As always, my apple of choice is Northern Spy. When they are not available I use Empires or a combination of Empires and Granny Smiths. I have a special “contraption” toprepare my apples. It is a wonderful thing and saves me a great deal of time. It can peel, core and slice, or just peel. Either way it does exactly what is needed. Maple sugar is used in the topping for this crisp. It is actually a sugar, not a syrup. I purchase mine at the Morse Farm, for which you will find a link under “Places and Ingredients.” The dish/pan I use for the Crisp is 2 inches deep and about 8 x 12 inches in size. Try not to use a pan deeper than 2 inches deep. I always serve this dish with a healthy dollop of schlag (whipped cream).
1 Tbsp. unsalted butter
6 large tart apples
¼ c. apple cider
1/3 c. maple syrup
¾ c. flour
¼ c. oats
1 tsp. ginger
½ tsp. cinnamon
1/3 c. maple sugar or brown sugar
4 oz. unsalted butter, slightly softened
½ c. heavy cream
¼ tsp. ginger
Preheat the oven to 350. Grease a 2 x 8 x 12 inch dish or pan with the 1 Tbsp. of butter. Peel, core, and thinly slice the apples. Arrange them in the prepared pan. Pour the apple cider over the apples, and then drizzle on the maple syrup.
Select a medium sized bowl. Measure into it the flour, oats, ginger, cinnamon, maple sugar, and butter.
Using your fingers work the butter into the dry ingredients until it is well combined. The mixture should still be “powdery.” Sprinkle it evenly over the apples being sure to bring it right to the edges.
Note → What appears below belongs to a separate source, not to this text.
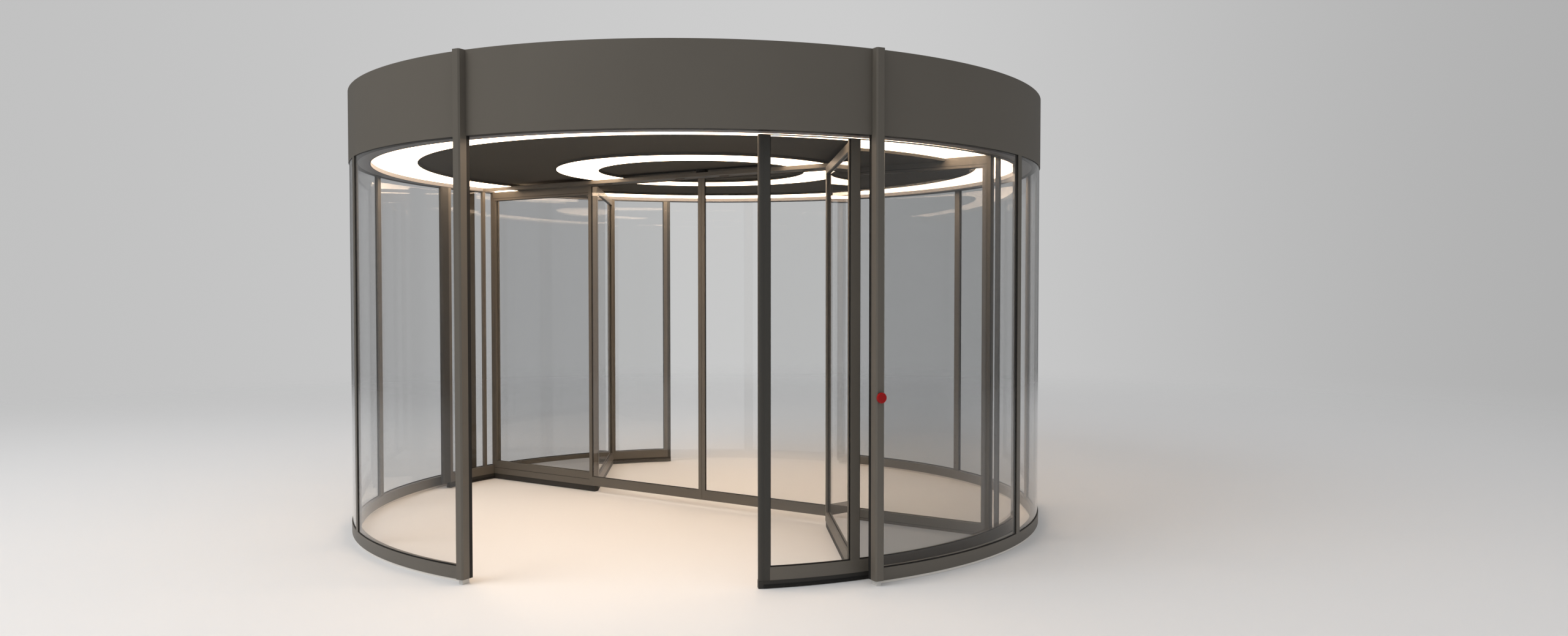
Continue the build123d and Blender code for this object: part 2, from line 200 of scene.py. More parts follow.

Put the dish in the oven. Bake for 35 to 45 minutes. The Crisp is baked when the sides are bubbling, the apples in the middle are tender, and the topping is lightly browned. Do not over bake as the apples will become mushy. While the Crisp is cooling, whip the cream until it holds soft peaks. Add the ginger and beat just to incorporate the ginger. Serve the Crisp warm with a generous dollop of schlag.